Ind. Courts - More on: 7th Circuit rules on State of Wisconsin abortion admitting privileges law

Supplementing this ILB post from Nov. 23rd, see this Slate article by Dahlia Lithwick, subheaded: "These are the greatest quotes from a ruling that slams the state for feigning an interest in women’s health." Some quotes:

The Wisconsin law was passed on Friday, July 5, 2013 and required compliance by the following Monday, July 8—in effect, affording doctors performing abortions one weekend to obtain admitting privileges at hospitals within a 30-mile radius. Planned Parenthood and Affiliated Medical Services filed suit, claiming that the new rule would force Affiliated’s clinic in Milwaukee to shut down altogether because doctors couldn’t get admitting privileges and that the burden on the remaining clinics would be extreme. An injunction kept the law from going into effect, and this past March, after a trial, U.S. District Judge William Conley found the law unconstitutional, writing that the law served no legitimate health interest. The state appealed, arguing that the statute protects the health of women who experience complications from an abortion. This case was argued at the court of appeals in October. Judge Daniel Manion was the lone dissenter, finding that the law genuinely protects women’s health and doesn’t amount to an undue constitutional burden.

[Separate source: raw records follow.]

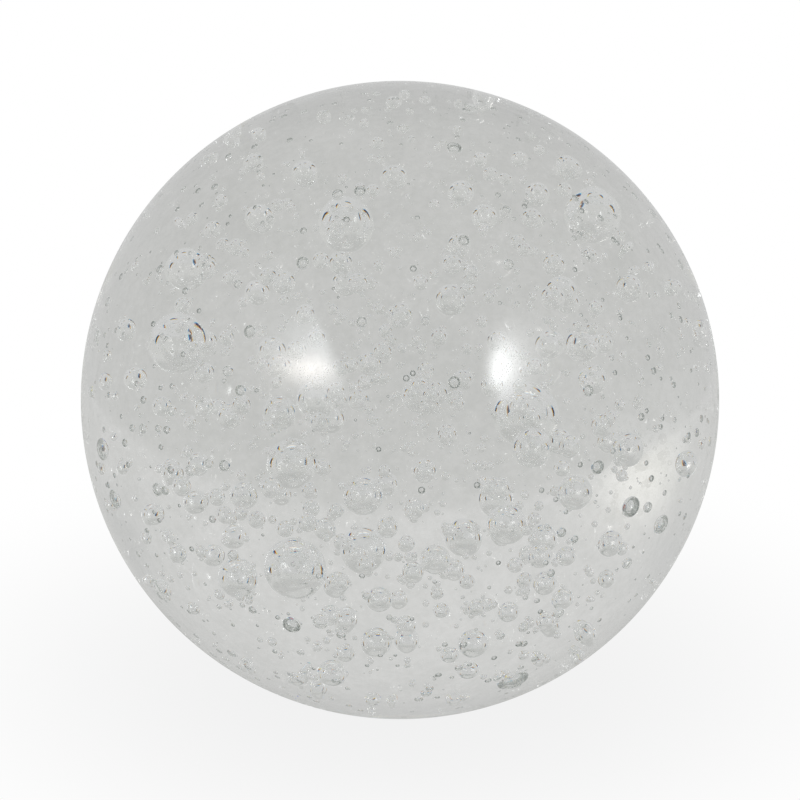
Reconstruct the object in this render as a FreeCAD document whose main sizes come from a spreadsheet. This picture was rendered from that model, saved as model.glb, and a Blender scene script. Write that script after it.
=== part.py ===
import FreeCAD, Part
import math
import os
import random
import Sketcher

# A bubble-ball paperweight: one solid ball of clear glass, ground and polished flat underneath so
# that it doesn't roll, with a cloud of air bubbles sealed inside. Millimetres, +Z up. The origin is
# the centre of the flat base, so the ball stands on the plane Z = 0, and its front faces -Y.

Vector = FreeCAD.Vector

# Driving dimensions: alias, value, what it is.
DIMENSIONS = [
    ("ball_radius", 40.0, "outside radius of the ball"),
    ("centre_height", 37.5, "height of the ball's centre above its flat base"),
    ("bevel_height", 0.15, "height of the ground bevel around the base"),
    ("bevel_width", 0.8, "width of the ground bevel around the base"),
    ("skin", 1.0, "least glass between a bubble and the outside"),
    ("web", 0.15, "least glass between two bubbles"),
    ("large_from", 1.5, "least radius of a large bubble"),
    ("medium_from", 0.8, "least radius of a medium bubble"),
    ("smallest", 0.4, "least radius of any bubble modelled"),
    ("stray_count", 415, "bubbles scattered by chance, besides the listed ones"),
    ("stray_largest", 1.1, "largest radius of a scattered bubble"),
]

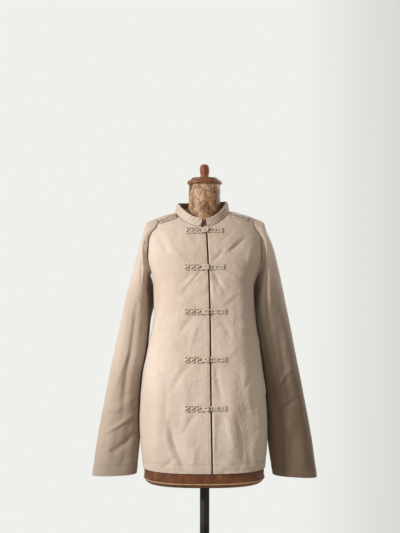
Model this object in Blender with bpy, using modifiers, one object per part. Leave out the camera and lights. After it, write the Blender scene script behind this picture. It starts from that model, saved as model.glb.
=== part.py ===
"""Mandarin collar shirt with five frog closures, worn by a limbless dress form on a pole stand.

Tables are in millimetres and the meshes in metres, +Z up, the front of the shirt toward -Y.
Angles run round the body in degrees: 0 centre front, +90 the side at +X, -90 the side at -X
and 180 centre back.
"""

import math
from collections import namedtuple

import bmesh
import bpy
import numpy as np

NAME = "mandarin_collar_shirt"
MM = 0.001

# cloth
WALL = 1.6                # shell and lining together
SEAM = 0.3                # between two sewn edges
TRIM_LIFT = 0.7           # between a panel and what is sewn on it
NORMAL_STEP = 0.6         # for the surface slope, mm and degrees

# shirt heights
HEM_Z = 735.0
FRONT_NECK_Z = 1328.0
BACK_NECK_Z = 1370.0
SIDE_NECK_Z = {-1: 1364.5, 1: 1368.5}
SHOULDER_END_Z = 1351.0
UNDERARM_Z = 1207.0
ARMHOLE_FRONT = 38.0      # armhole depth in front of and behind the shoulder line
ARMHOLE_BACK = 40.0
ARMHOLE_SQUARE = 0.8      # below 1 the armhole is fuller than an ellipse
FRONT_NECK_ROUND = 2.1    # 1 makes the front neckline a V, more makes it round
BACK_SCOOP = 2.3          # how fast the back neckline rises to the shoulder
NECK_SAMPLES = 120        # places read along half the front neckline
OPENING_HALF = 2.0        # half the slit between the fronts
OPENING_TOP_HALF = 8.0    # the same at the neck

# grid
FRONT_COLUMNS = 10
SHOULDER_ROWS = 3
ARMHOLE_ROWS = 10
SIDE_ROWS = 13
ARMHOLE_CENTRE_TOP_Z = 1302.0    # centre line height level with the shoulder end
ARMHOLE_CENTRE_BOTTOM_Z = 1195.0
BACK_CENTRE_TOP_Z = 1336.0
SLEEVE_RINGS = 20
SLEEVE_LEAN = {-1: 0.1, 1: 0.4}    # how far the sleeve's front ridge sits toward the body
SET_BACK = 25.0           # most that a sleeve's two edges lie behind the armhole
SET_BACK_ALONG = [0.0, 0.10, 0.30, 0.85, 1.0]
SET_BACK_SHARE = [0.0, 0.0, 1.0, 1.0, 0.4]
LEAN_START = 0.3          # share of the sleeve over which the lean grows
LEAN_END = 0.4            # lean left at the cuff
COLLAR_ROWS = 3

# collar
COLLAR_FRONT = 21.0       # stand height at centre front and centre back
COLLAR_BACK = 27.0
COLLAR_LEAN = 0.27        # inward lean for each mm of height
COLLAR_END_LEAN = 3.0     # how far the front ends lean over the slit

# stand
NECK_TOP_Z = 1434.7
FORM_BOTTOM_Z = 697.0
FORM_LIFT = 3.4           # cloth surface is read this much higher for the form
NECK_BLEND = 12.0
POLE_RADIUS = 11.9
BASE_RADIUS = 180.0
BASE_TOP_Z = 20.0
TURN_STEPS = 24

Level = namedtuple("Level", "z left right front back power")
BODY = [
    Level(690, 153.0, 150.5, 101, 102, 2.6),
    Level(735, 154.0, 151.5, 102, 103, 2.6),
    Level(796, 160.0, 156.5, 104, 107, 2.6),
    Level(856, 161.5, 155.5, 103, 107, 2.6),
    Level(926, 157.5, 150.0, 101, 103, 2.6),
    Level(999, 146.5, 141.5, 97, 96, 2.7),
    Level(1056, 136.0, 132.5, 94, 91, 2.8),
    Level(1114, 127.0, 124.0, 94, 89, 2.8),
    Level(1181, 128.0, 121.5, 96, 93, 2.8),
    Level(1211, 132.5, 132.0, 96, 96, 2.7),
    Level(1258, 146.0, 146.0, 92, 97, 2.6),
    Level(1297, 145.5, 146.0, 84, 93, 2.5),
    Level(1315, 139.0, 140.0, 75, 89, 2.4),
    Level(1326, 131.0, 134.5, 66, 85, 2.3),
    Level(1340, 123.0, 127.0, 55, 79, 2.3),
    Level(1351, 117.0, 121.0, 42, 72, 2.3),
    Level(1359, 94.0, 100.0, 33, 65.5, 2.3),
    Level(1364.5, 74.0, 79.0, 25, 60, 2.2),
    Level(1369, 62.0, 60.5, 14, 56, 2.2),
    Level(1376, 50.0, 46.0, 6, 50, 2.2),
]

Ease = namedtuple("Ease", "z side depth")
EASE = [
    Ease(690, 3.0, 4.5),
    Ease(737, 4.0, 5.0),
    Ease(796, 8.0, 8.0),
    Ease(926, 11.0, 9.0),
    Ease(1056, 12.5, 9.0),
    Ease(1146, 10.0, 7.5),
    Ease(1211, 7.0, 6.5),
    Ease(1229, 10.5, 6.0),
    Ease(1258, 15.0, 5.5),
    Ease(1297, 14.0, 4.5),
    Ease(1326, 3.0, 2.0),
    Ease(1340, 1.2, 1.6),
    Ease(1376, 1.2, 1.8),
]

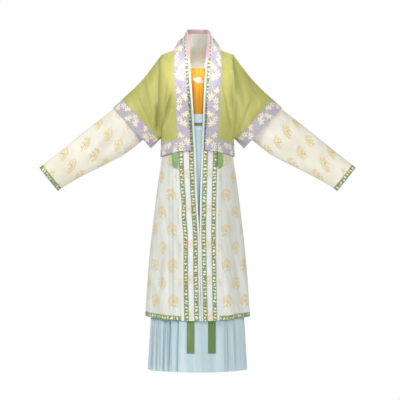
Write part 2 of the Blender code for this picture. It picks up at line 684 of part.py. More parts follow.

As Posner, writing for himself and Judge David Hamilton, points out in this week’s opinion, the two-day limit on getting privileges was telling: “There was no way an abortion doctor, or any other type of doctor for that matter, could obtain admitting privileges so quickly, and there wouldn’t have been a way even if the two days hadn’t been weekend days. As the district court found, it takes a minimum of one to three months to obtain admitting privileges and often much longer.” Posner goes on to note that the practical effects on the state’s four clinics would have been devastating: Two of the state’s four abortion clinics would have shut down, and the third would have halved its capacity.

Posner then contends that the onerous two-day deadline to obtain admitting privileges suggests the state’s true motive, which “is difficult to explain save as a method of preventing abortions that women have a constitutional right to obtain. The state tells us that ‘there is no evidence the [Wisconsin] Legislature knew AMS physicians would be unable to comply with the Act.’ That insults the legislators’ intelligence. How could they have thought that an abortion doctor, or any doctor for that matter, could obtain admitting privileges in so short a time as allowed?”

Gotta love this:
Finally, because he can, Posner pretty much just pantses the judges on the 5th U.S. Circuit Court of Appeals and others who argue that the real intent of this admitting privileges law is to protect women...
The Slate article also links to this useful survey of state policies prepared by the Guttmacher Institute.